Oreskes has since expanded her research beyond climate change. In the 2010 book "Merchants of Doubt: How a Handful of Scientists Obscured the Truth on Issues from Tobacco Smoke to Global Warming," she and coauthor Erik Conway, a historian at the California Institute of Technology, link global warming deniers to a longstanding tradition of science-bashing.

"It's not just about global warming," Oreskes says. "It's really a book about how democracy gets undermined by these doubtmongering campaigns that undermine our ability to understand new problems and find solutions."

Book critics have lauded "Merchants of Doubt," including Will Buchanan, who wrote in a Christian Science Monitor book review that it "might be one of the most important books of the year."

Scientists have praised the book, too. Her work reveals a "sustained disinformation campaign against legitimate climate change science that is well funded, professionally run, and unfortunately, very effective," says Richard Somerville, a professor emeritus at UC San Diego's Scripps Institution of Oceanography.

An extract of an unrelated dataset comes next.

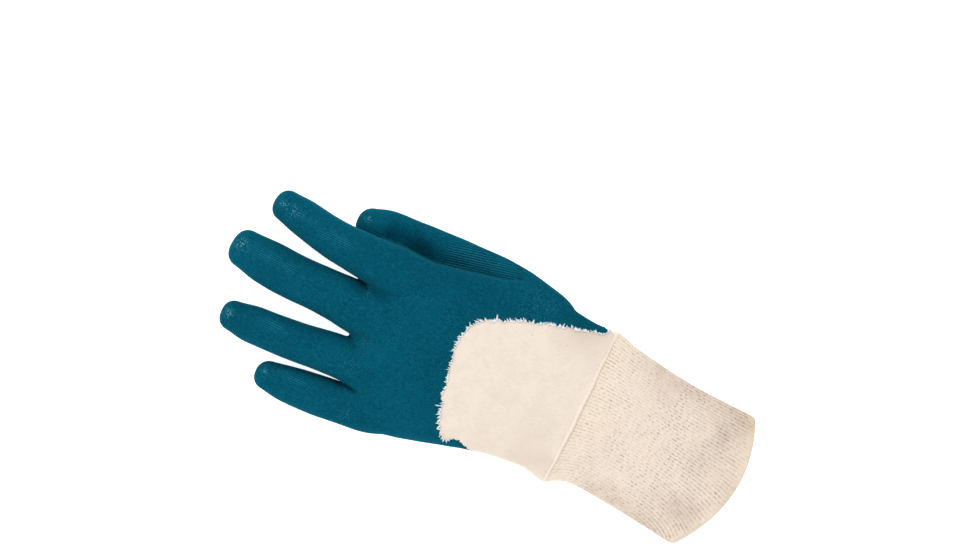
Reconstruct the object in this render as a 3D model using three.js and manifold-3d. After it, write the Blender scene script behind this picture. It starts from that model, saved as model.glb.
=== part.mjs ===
import * as THREE from "three";
import { mergeVertices } from "three/addons/utils/BufferGeometryUtils.js";
import Module from "manifold-3d";

// A left-hand work glove lying palm down: a cotton jersey glove dipped in nitrile, with the back
// of the hand left bare and a rib-knit wrist sewn on. Millimetres, +Z up, +Y to the fingertips,
// +X to the thumb side. The tables are measured from the middle of the wrist seam.

const wasm = await Module();
wasm.setup();

// Walls and gaps
const HAND_WALL = 1.5;
const CUFF_WALL = 2.2;
const PIECE_GAP = 0.3;

// Fineness of the lofts
const HAND_SIDES = 32;
const DIGIT_SIDES = 16;
const TIP_RINGS = 3;
const DIGIT_STEP = 12;
const HAND_STEP = 12;

// The hand's own body, without thumb and fingers. left and right are its edges seen from above,
// low and high the heights of those two edges, and thick its greatest thickness.
const HAND_SQUARENESS = 2.4;
const HAND = [
  { y: -8, left: -41.2, right: 39.8, low: 6.9, high: 7.1, thick: 16.4 },
  { y: 3, left: -41.2, right: 39.0, low: 7.4, high: 7.8, thick: 17.6 },
  { y: 12, left: -39.3, right: 38.5, low: 8.1, high: 9.1, thick: 19.8 },
  { y: 25, left: -40.8, right: 39.5, low: 9.3, high: 10.9, thick: 22.6 },
  { y: 37, left: -43.0, right: 40.0, low: 10.2, high: 12.6, thick: 24.6 },
  { y: 50, left: -46.6, right: 39.8, low: 10.9, high: 15.0, thick: 26.2 },
  { y: 65, left: -51.6, right: 37.0, low: 11.6, high: 17.8, thick: 27.0 },
  { y: 80, left: -55.8, right: 33.2, low: 11.8, high: 19.8, thick: 27.2 },
  { y: 94, left: -58.6, right: 29.8, low: 11.8, high: 21.0, thick: 25.8 },
];
const HAND_END = 21; // how far the rounded distal end reaches past the last row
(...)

Oreskes has done more than expose the motivations and strategies of science skeptics, Dr. Abraham says.

"She has provided scientists a well-needed jolt of confidence and energy by showcasing how they are standing up to powers that are unbridled in their attempt to delay climate action," he says. "She has shown how brave these scientists are; she has shown what costs are inflicted upon these scientists; and she has shown that they are not alone."

Abraham himself encountered intense criticism, along with many messages of support, after engaging in what minnpost.com (a website that covers Minnesota news) called a "scientific smackdown" with a British critic of global warming in 2010.

Critics remain unpersuaded by her work. A blogger at americanthinker.com calls Oreskes a "conspiracy queen" who promotes "junk science."

But she continues to dispute the claims of climate change deniers.

"When people say things that are demonstrably false," she says, "you shouldn't be afraid to say that."